▸ DIRECTIONS
Return all of the entries exactly as written.
┄┄┄┄┄┄
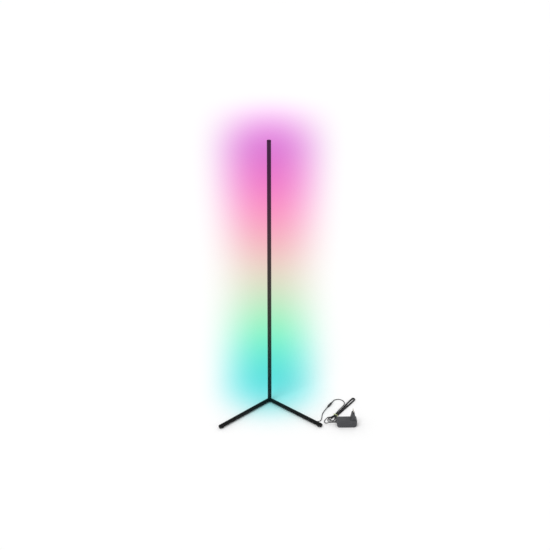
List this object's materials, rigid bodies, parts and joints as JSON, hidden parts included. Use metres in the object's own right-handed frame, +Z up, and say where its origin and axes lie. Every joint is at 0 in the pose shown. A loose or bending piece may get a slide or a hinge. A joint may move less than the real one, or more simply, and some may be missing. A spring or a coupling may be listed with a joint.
{
  "type": "corner floor lamp",
  "caption": "Slim black corner floor lamp: upright round pole on spread legs, light strips facing the corner, with a lead, a tied hank of cord and a plug-in supply.",
  "frame": {"origin": "on the floor under the pole's axis, the middle of the corner foot's rest face", "axes": "+Z up along the pole; the light faces +Y, into the corner of the room; the legs run towards -Y, 45 degrees to each side"},
  "size_m": [0.7095, 0.2832, 1.4],
  "materials": {
    "painted_steel": "satin black powder coat",
    "painted_aluminium": "satin black powder coat",
    "black_plastic": "matte black moulding",
    "rubber_feet": "matte black rubber",
    "ballast_steel": "bare bar",
    "black_screws": "black oxide",
    "splice_aluminium": "bare extrusion",
    "strip_white": "white flexible circuit",
    "led_package": "white package with a clear lens",
    "milky_diffuser": "milky translucent cover",
    "link_plastic": "white connector",
    "circuit_board": "green solder mask",
    "component_black": "moulded packages",
    "capacitor_sleeve": "shrunk sleeve",
    "transformer_tape": "yellow polyester tape",
    "wire_insulation": "wire insulation",
    "relief_rubber": "soft moulding",
    "cord_sheath": "satin black sheath",
    "coupling_plastic": "moulded over the contacts",
    "nickel_contact": "nickel plate",
    "tie_plastic": "pale green plastic",
    "supply_plastic": "fine-textured black housing"
  },
  "bodies": {
    "root": {"cable_cover": "black_plastic", "cable_tie": "tie_plastic", "capacitors": "capacitor_sleeve", "cord_hank": "cord_sheath", "cord_loop": "cord_sheath", "cord_tail": "cord_sheath", "corner_foot": "rubber_feet", "corner_joint": "painted_steel", "dc_plug_barrel": "nickel_contact", "dc_plug_body": "coupling_plastic", "lamp_lead": "cord_sheath", "lead_outlet": "relief_rubber", "left_end_cap": "black_plastic", "left_foot": "rubber_feet", "left_leg": "painted_steel", "left_leg_ballast": "ballast_steel", "leg_screws": "black_screws", "lower_diffuser": "milky_diffuser", "lower_led_chips": "led_package", "lower_led_strip": "strip_white", "lower_section": "painted_aluminium", "lower_splice": "splice_aluminium", "lower_strip_link": "link_plastic", "middle_diffuser": "milky_diffuser", "middle_led_chips": "led_package", "middle_led_strip": "strip_white", "middle_section": "painted_aluminium", "plug_neck": "supply_plastic", "plug_pins": "nickel_contact", "pole_screw": "black_screws", "receiver_board": "circuit_board", "receiver_parts": "component_black", "right_end_cap": "black_plastic", "right_foot": "rubber_feet", "right_leg": "painted_steel", "right_leg_ballast": "ballast_steel", "socket_body": "coupling_plastic", "socket_pin": "nickel_contact", "splice_screws": "black_screws", "strip_ribbon": "wire_insulation", "supply_board": "circuit_board", "supply_lower_shell": "supply_plastic", "supply_relief": "relief_rubber", "supply_upper_shell": "supply_plastic", "supply_wires": "wire_insulation", "top_cap": "black_plastic", "transformer": "transformer_tape", "upper_diffuser": "milky_diffuser", "upper_led_chips": "led_package", "upper_led_strip": "strip_white", "upper_section": "painted_aluminium", "upper_splice": "splice_aluminium", "upper_strip_link": "link_plastic"}
  },
  "joints": []
}
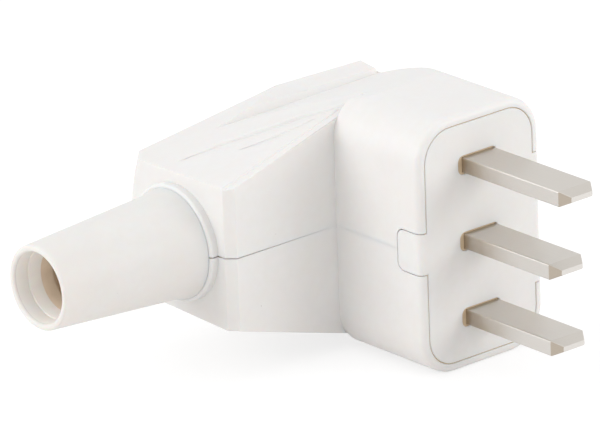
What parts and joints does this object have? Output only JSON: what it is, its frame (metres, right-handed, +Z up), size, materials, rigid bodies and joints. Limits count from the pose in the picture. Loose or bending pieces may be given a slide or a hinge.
┄┄┄┄┄┄
▸ OUTPUT FOR THIS TASK
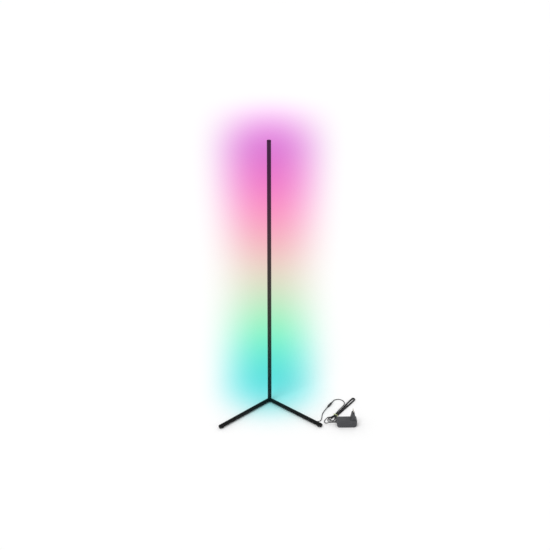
List this object's materials, rigid bodies, parts and joints as JSON, hidden parts included. Use metres in the object's own right-handed frame, +Z up, and say where its origin and axes lie. Every joint is at 0 in the pose shown. A loose or bending piece may get a slide or a hinge. A joint may move less than the real one, or more simply, and some may be missing. A spring or a coupling may be listed with a joint.
{
  "type": "corner floor lamp",
  "caption": "Slim black corner floor lamp: upright round pole on spread legs, light strips facing the corner, with a lead, a tied hank of cord and a plug-in supply.",
  "frame": {"origin": "on the floor under the pole's axis, the middle of the corner foot's rest face", "axes": "+Z up along the pole; the light faces +Y, into the corner of the room; the legs run towards -Y, 45 degrees to each side"},
  "size_m": [0.7095, 0.2832, 1.4],
  "materials": {
    "painted_steel": "satin black powder coat",
    "painted_aluminium": "satin black powder coat",
    "black_plastic": "matte black moulding",
    "rubber_feet": "matte black rubber",
    "ballast_steel": "bare bar",
    "black_screws": "black oxide",
    "splice_aluminium": "bare extrusion",
    "strip_white": "white flexible circuit",
    "led_package": "white package with a clear lens",
    "milky_diffuser": "milky translucent cover",
    "link_plastic": "white connector",
    "circuit_board": "green solder mask",
    "component_black": "moulded packages",
    "capacitor_sleeve": "shrunk sleeve",
    "transformer_tape": "yellow polyester tape",
    "wire_insulation": "wire insulation",
    "relief_rubber": "soft moulding",
    "cord_sheath": "satin black sheath",
    "coupling_plastic": "moulded over the contacts",
    "nickel_contact": "nickel plate",
    "tie_plastic": "pale green plastic",
    "supply_plastic": "fine-textured black housing"
  },
  "bodies": {
    "root": {"cable_cover": "black_plastic", "cable_tie": "tie_plastic", "capacitors": "capacitor_sleeve", "cord_hank": "cord_sheath", "cord_loop": "cord_sheath", "cord_tail": "cord_sheath", "corner_foot": "rubber_feet", "corner_joint": "painted_steel", "dc_plug_barrel": "nickel_contact", "dc_plug_body": "coupling_plastic", "lamp_lead": "cord_sheath", "lead_outlet": "relief_rubber", "left_end_cap": "black_plastic", "left_foot": "rubber_feet", "left_leg": "painted_steel", "left_leg_ballast": "ballast_steel", "leg_screws": "black_screws", "lower_diffuser": "milky_diffuser", "lower_led_chips": "led_package", "lower_led_strip": "strip_white", "lower_section": "painted_aluminium", "lower_splice": "splice_aluminium", "lower_strip_link": "link_plastic", "middle_diffuser": "milky_diffuser", "middle_led_chips": "led_package", "middle_led_strip": "strip_white", "middle_section": "painted_aluminium", "plug_neck": "supply_plastic", "plug_pins": "nickel_contact", "pole_screw": "black_screws", "receiver_board": "circuit_board", "receiver_parts": "component_black", "right_end_cap": "black_plastic", "right_foot": "rubber_feet", "right_leg": "painted_steel", "right_leg_ballast": "ballast_steel", "socket_body": "coupling_plastic", "socket_pin": "nickel_contact", "splice_screws": "black_screws", "strip_ribbon": "wire_insulation", "supply_board": "circuit_board", "supply_lower_shell": "supply_plastic", "supply_relief": "relief_rubber", "supply_upper_shell": "supply_plastic", "supply_wires": "wire_insulation", "top_cap": "black_plastic", "transformer": "transformer_tape", "upper_diffuser": "milky_diffuser", "upper_led_chips": "led_package", "upper_led_strip": "strip_white", "upper_section": "painted_aluminium", "upper_splice": "splice_aluminium", "upper_strip_link": "link_plastic"}
  },
  "joints": []
}
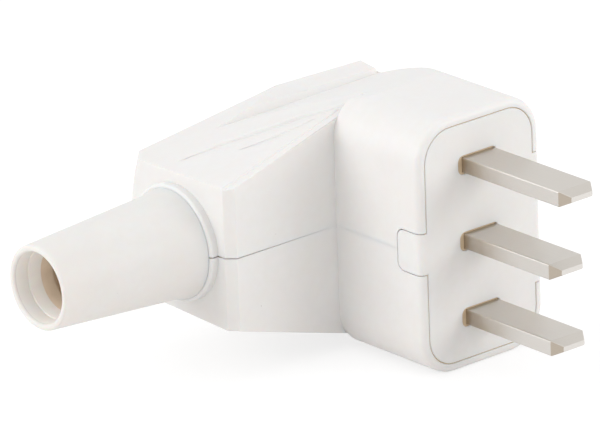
What parts and joints does this object have? Output only JSON: what it is, its frame (metres, right-handed, +Z up), size, materials, rigid bodies and joints. Limits count from the pose in the picture. Loose or bending pieces may be given a slide or a hinge.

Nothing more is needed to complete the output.